In India, the capital goods category includes commercial and utility vehicles and is not restricted to just machinery,” Rege-Nitsure pointed out. She, however, acknowledged that the steady growth in consumer demand would help in better utilisation of capacity and, eventually, investments.
Capital Goods Imports Volatile
Capital goods imports, another indicator of investment activity, rose 33 percent in April. Imports of capital goods, led by machinery and transport equipment, saw the highest growth since September 2017, shows data available on the commerce ministry’s website.
However, longer-term data shows considerable volatility in imports, which have also been impacted by domestic disruptions such as demonetisation and the Goods and Services Tax.
Credit Growth Led By Working Capital
A pick-up in credit growth is also being seen as a positive indicator for the economy. The latest fortnight for which data is available shows that scheduled bank credit rose by over 13 percent.
However, apart from a base effect, higher cost of commodities may be leading to the increased demand for working capital. Also the sectoral data on deployment of credit shows that credit to industry rose by just 1 percent in April 2018, in line with the trend since the start of 2018.
According to Sameer Narang, chief economist at Bank of Baroda, things are looking up but a broad-based revival in capex is still awaited. “Overall credit growth, which typically helps gauge investments, has seen an uptick driven by working capital requirements and consistent growth in retail,” said Narang.
But There Is Hope….
While current data does not show a return to animal spirits for private enterprise, the signs are positive. Economists believe that if domestic and external demand remains strong, excess capacity will slowly get used up.
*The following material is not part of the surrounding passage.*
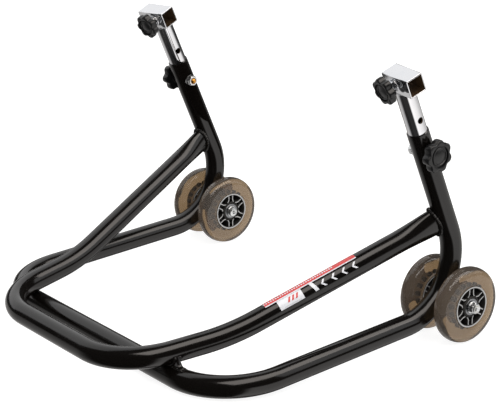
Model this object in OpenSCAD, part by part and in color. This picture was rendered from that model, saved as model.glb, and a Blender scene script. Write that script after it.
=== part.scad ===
// Paddock stand: two bent steel tubes welded into a rocking frame, four scooter wheels
// on two axles, and two telescopic posts that carry square receiver sockets.
// Millimetres. X runs across the stand, -Y is the handle end, +Z is up, floor at Z = 0.

/* [Tubes] */
// Outside diameter of the frame and handle tube
tube_od = 28; // [27:0.5:29]
// Wall of the frame and handle tube
tube_wall = 1.5; // [1.2:0.1:2]

/* [Base frame] */
// Distance from the middle of the stand to each upright
half_track = 248; // [235:1:260]
// Height of the upright's rim, on its centreline
rim_z = 283; // [275:1:295]
// Distance of the rim behind the middle of the stand
rim_y = 136; // [130:1:142]
// Where the upright and the floor rail would meet, behind the middle
heel_y = 243.4; // [240:0.2:247]
// Height at which the upright and the floor rail would meet
heel_z = 37.2; // [34:0.2:40]
// Centreline radius of the heel bend
heel_bend_r = 82; // [76:1:88]
// Distance of the crossbar in front of the middle
crossbar_y = 172.4; // [168:0.2:178]
// Half the crossbar's length between its corner points
crossbar_half = 251; // [248:1:254]
// Centreline radius of the crossbar's corners
corner_r = 86; // [80:1:92]

/* [Handle] */
// Height at which each arm meets its upright
arm_z = 163; // [158:1:168]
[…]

Also there has been some deleveraging of balance sheets.
According to a report released by Crisil in May, companies rated by the agency have shown steady improvement in capital structure and debt metrics over the past four years. The median gearing (debt/equity) ratio of companies improved to 1.0 times in fiscal 2018 from 1.37 times in fiscal 2015. The median interest cover improved to 2.83 times in 2018 from 2.29 times in 2015.
Private banks are also sitting on a considerable amount of capital and would be willing to deploy it if new and bankable projects come up. Public sector banks, however, are still capital-starved but are hoping to recover capital, should large stressed accounts get resolved.